# Liste über alle Konsolenbefehle mit Beispiel?



## mipa_acc (11. Juni 2007)

Hallo,

ich wollte nur wissen, ob es irgendwo eine Liste mit den Linux Befehlen, einem Beispiel und einer kleine Erklärung gibt. 

Ja, ich weiß, dass ich auch einfach "help" und dann "man ..." eingeben kann. Aber ich dachte, dass es evtl. noch eine schönere Liste gibt.

Vielen Dank im Vorraus

MFG


----------



## Raubkopierer (11. Juni 2007)

mh. ne Liste erhälst du mit dem zweimaligen drücken von Tab wenn du in der Konsole bist. zwar nicht das was du suchst aber eine Liste. da wäre alles was mir dazu einfällt.

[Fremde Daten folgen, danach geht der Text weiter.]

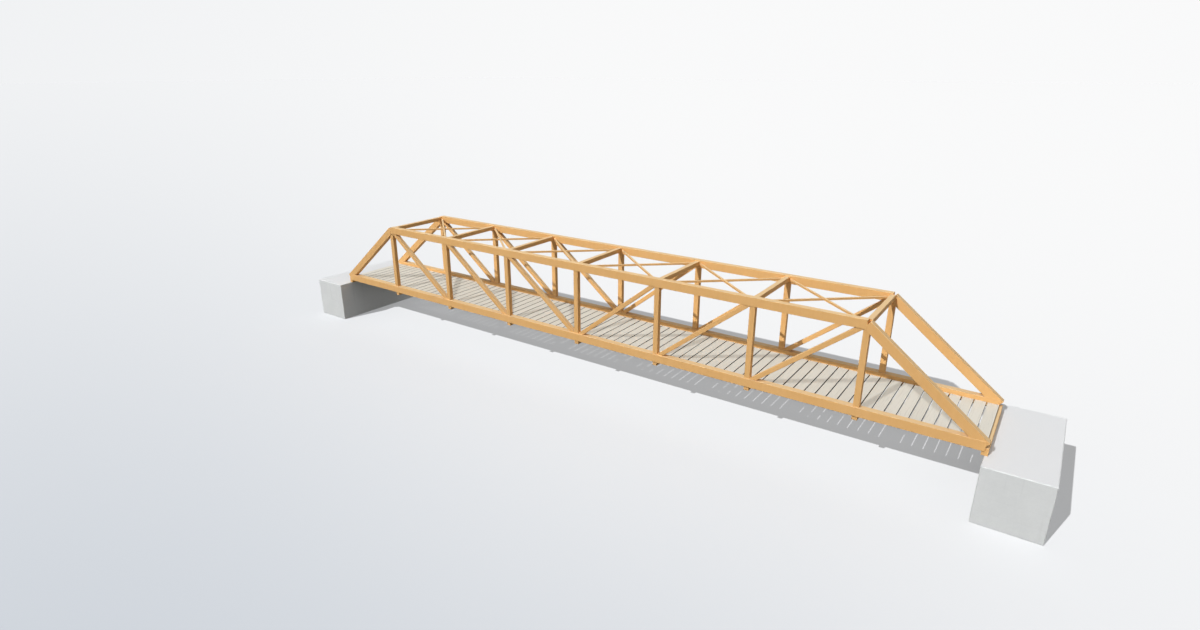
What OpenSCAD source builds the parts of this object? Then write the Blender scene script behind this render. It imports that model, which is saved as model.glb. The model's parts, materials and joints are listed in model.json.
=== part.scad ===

Sorry


----------



## Helmut Klein (11. Juni 2007)

Möglicherweise hilft dir folgender Link weiter:

http://www.linuxfibel.de/kapitel4.htm

Grüße, Helmut


----------



## mipa_acc (12. Juni 2007)

Hallo,

danke für eure Posts. War zwar nicht das was ich wollte aber hat mir auf alle Fälle weitergeholfen.

MFG


----------